The prospect of obtaining a considerable amount of fresh funds without falling short of the current fiscal rules is appealing and, if the government was to decide in favour of the shadow budget, an interesting compromise between fiscal hawks and doves might be agreed. However, setting up public investment agencies is likely to be seen as an accounting expedient, devoted at bypassing both the Debt Brake and the Black-Zero rules, which will expose the governing coalition to the risk of fierce criticism. Nonetheless, in our view, pursuing a shadow budgeting approach is much easier than obtaining the approval for a constitutional change, as well as than abandoning the self-imposed balanced budget rules, and, consequently, represents the most plausible policy that Germany may apply to offset its current economic slowdown.

Conclusion

As extensively analysed, Germany is facing a trade-off between the need to ease its fiscal stance and the willingness to stick with the balanced budget approach and the Debt Brake legislation. In our view, given the current slowdown in European economic growth and the prospects of an escalating US-China trade war, which are not likely to expire soon, a material increase in German government spending is required. Indeed, a small change in the approach towards fiscal policy has already occurred, as evidenced by the fact that in 2019 there will be a modest fiscal expansion, to be followed by more ambitious plans.

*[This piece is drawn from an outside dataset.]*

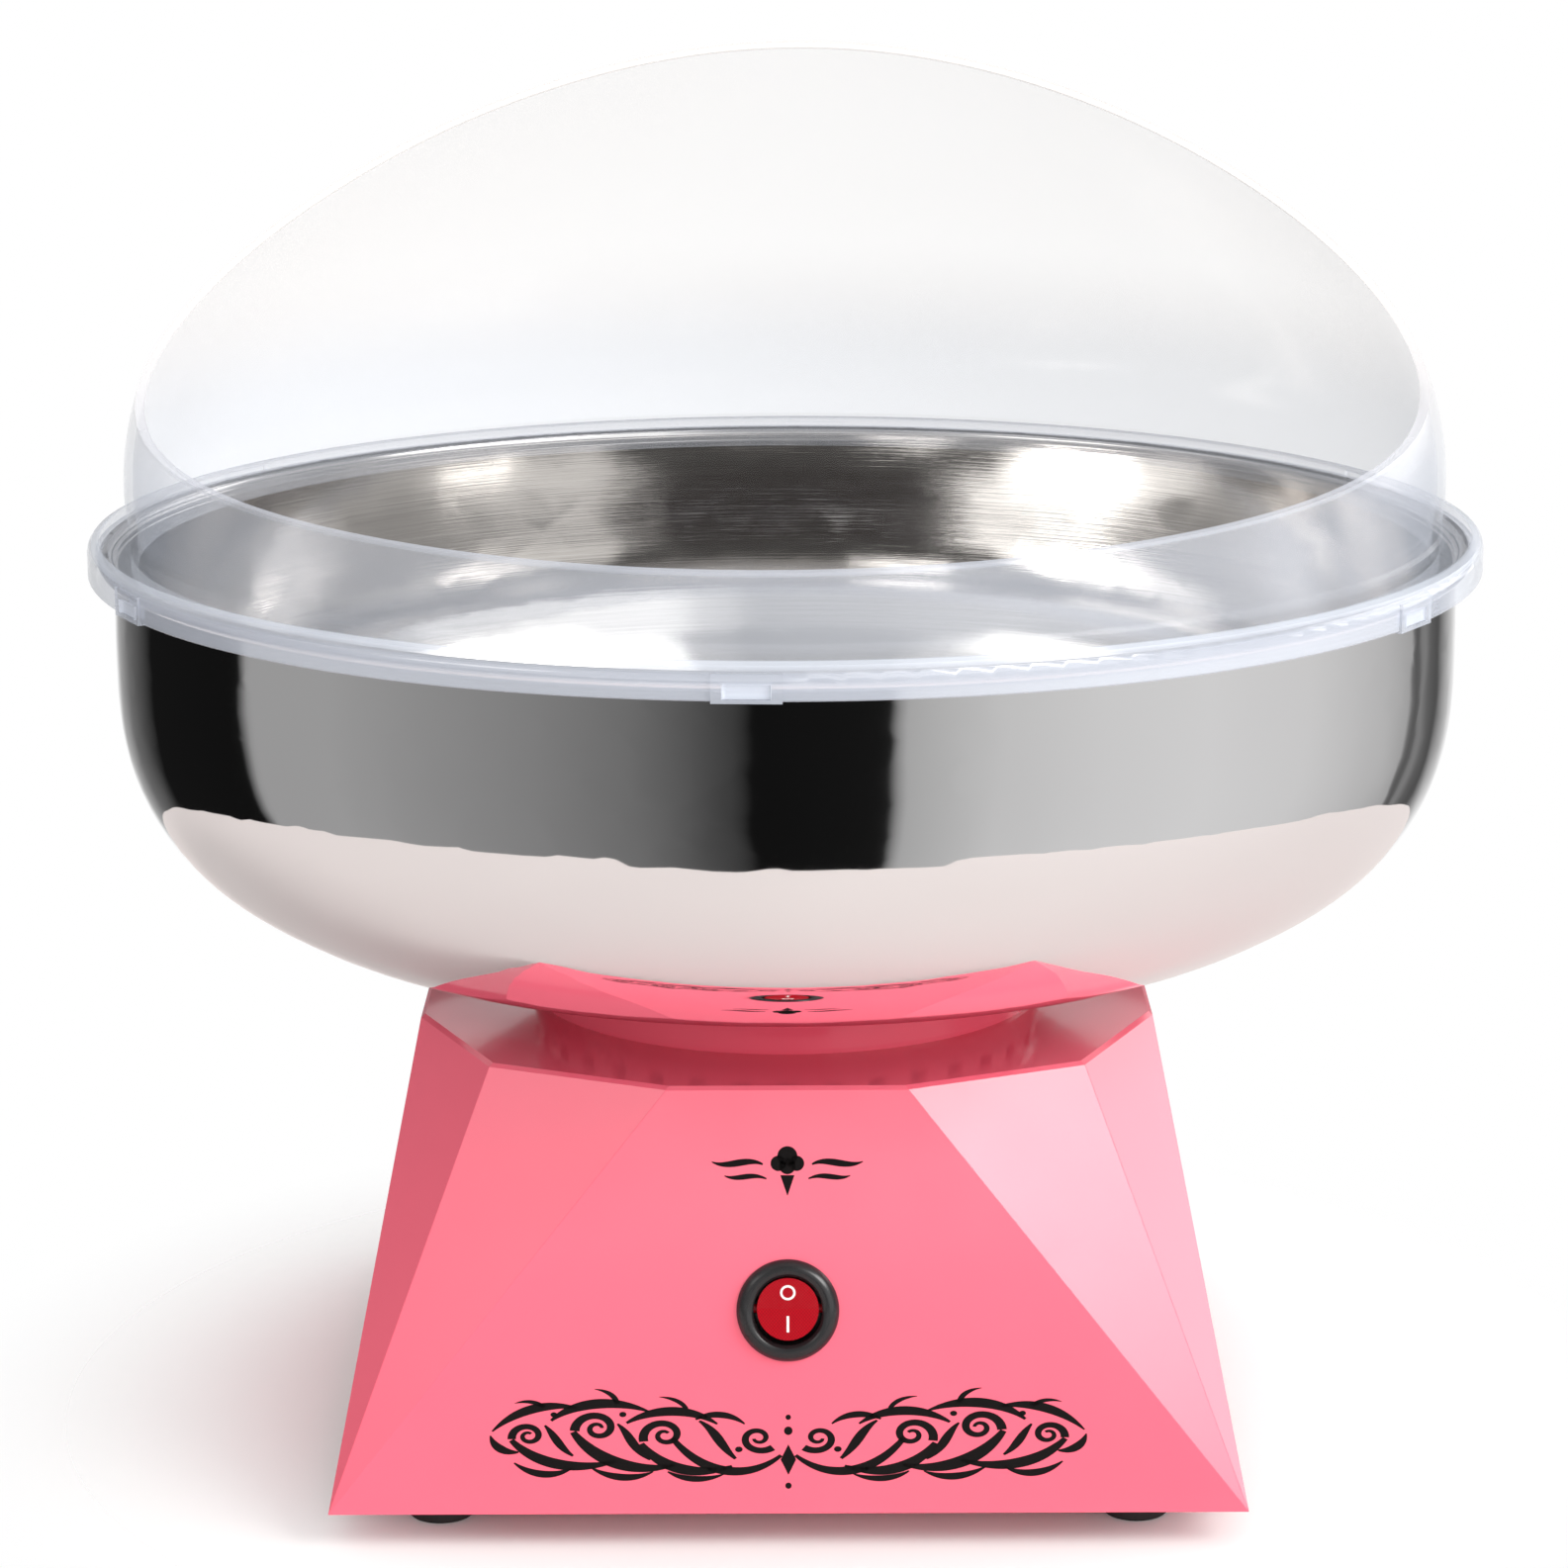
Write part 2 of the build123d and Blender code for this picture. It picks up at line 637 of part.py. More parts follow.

Regardless of the specific tools that may be applied, easing Germany’s fiscal stance could boost the region’s auto industry, restore investors’ confidence, revive economic growth, and curb the German trade surplus, thus strengthening the whole Euro Area. Also, an expansionary fiscal policy is likely to lead to higher Bund yields, as invoked by a large portion of the German establishment, while, at the same time, keeping federal debt at a level which is fully compliant with the Maastricht Treaty.